The curing method is not universal -- my only experience was with American bacon, using a dry cure of salt, sugar, spices, and pink salt. But I came across the phrase "Wiltshire cure" a number of times in my research, which is a "wet-cure" method developed in the 18th century in England to commercially cure bacon. Rather than a dry rub of salt and sugar, it uses a brine and submerges the meat for 3-4 days to cure that way.
I borrowed a brine recipe from the indispensible Charcuterie by Michael Ruhlman and Brian Polcyn. It is as simple as they come, which was how I wanted it. For 1/2 gallon of brine, which nicely covered my piece of meat, I used 1/2 cup kosher salt, 1/2 cup sugar (combination of white and brown), and 3/4 ounce pink curing salt. Other flavorings and spices are certainly welcome at this stage: juniper berries, bay leaves, coriander seed, etc.

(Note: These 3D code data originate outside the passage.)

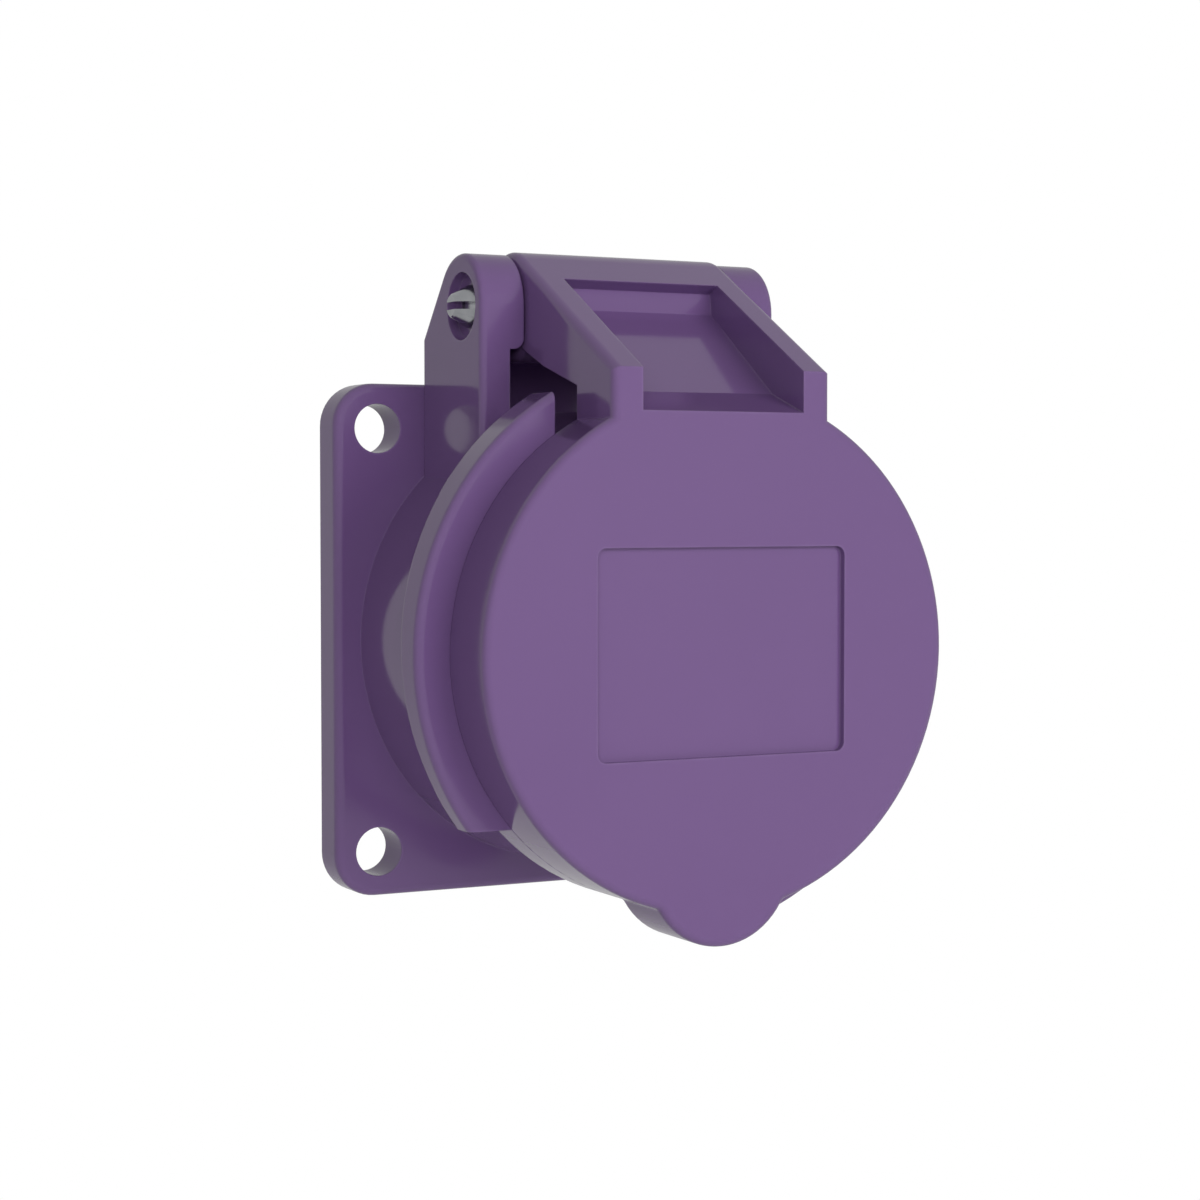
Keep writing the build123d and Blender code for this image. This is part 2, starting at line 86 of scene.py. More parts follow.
world = bpy.data.worlds.new("white_room")
bpy.context.scene.world = world
world.use_nodes = True
world_nodes = world.node_tree.nodes
world_links = world.node_tree.links
world_nodes.clear()
world_out = world_nodes.new("ShaderNodeOutputWorld")
sky = world_nodes.new("ShaderNodeBackground")
sky.inputs["Color"].default_value = white
sky_seen, sky_mirrored = mirrored_rays(world_nodes, world_links)
sky_unseen = blended_level(world_nodes, world_links, sky_mirrored, ambient_strength, mirrored_strength)
sky_level = blended_level(world_nodes, world_links, sky_seen, sky_unseen, seen_strength)
world_links.new(sky_level, sky.inputs["Strength"])
world_links.new(sky.outputs["Background"], world_out.inputs["Surface"])

floor_mesh = bpy.data.meshes.new("floor")
half_floor = floor_size / 2
floor_mesh.from_pydata(
    [(x * half_floor, y * half_floor, floor_z) for x, y in ((-1, -1), (1, -1), (1, 1), (-1, 1))],
    [],
    [(0, 1, 2, 3)],
)
floor = bpy.data.objects.new("floor", floor_mesh)
bpy.context.scene.collection.objects.link(floor)
floor_material = bpy.data.materials.new("pale_floor")
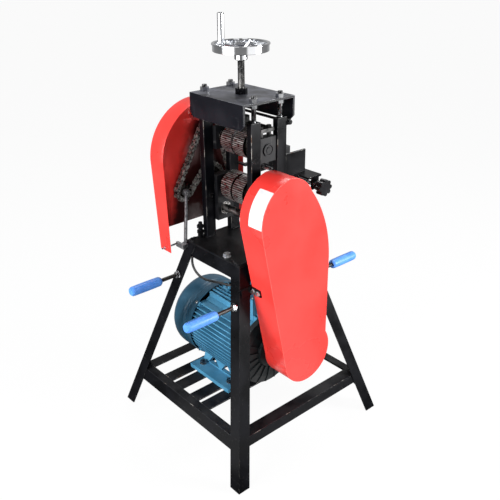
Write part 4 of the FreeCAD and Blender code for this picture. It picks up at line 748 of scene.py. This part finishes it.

The end result is a very simple recipe: hunk of pork, mix brine ingredients, submerge for 3-4 days, and it's ready.
I decided not to attempt to smoke the bacon (about half the bacon in Britian is smoked; the unsmoked product is sometimes called "green" bacon), mostly because I don't own a smoker and my dim memories of eating bacon in the UK didn't conjure up a smoky flavor.
I attempted two cooking methods: "grilling" as they say in England (which I know as "broiling") and crisping up in a cast iron skillet.
The broiled bacon developed a nice char and was certainly pleasant, but I noticed that much of the fat and drippings fell into the roasting pan. Because the loin potion of the rasher is quiet lean, any lost fat is tragic.
Better was the loin cooked slowly in a cast iron skillet. Its fat rendered just enough to lubricate the rest of the rasher, and the whole piece took on a mouthwatering golden outside.
I put it on a plate and ate it with a knife and fork.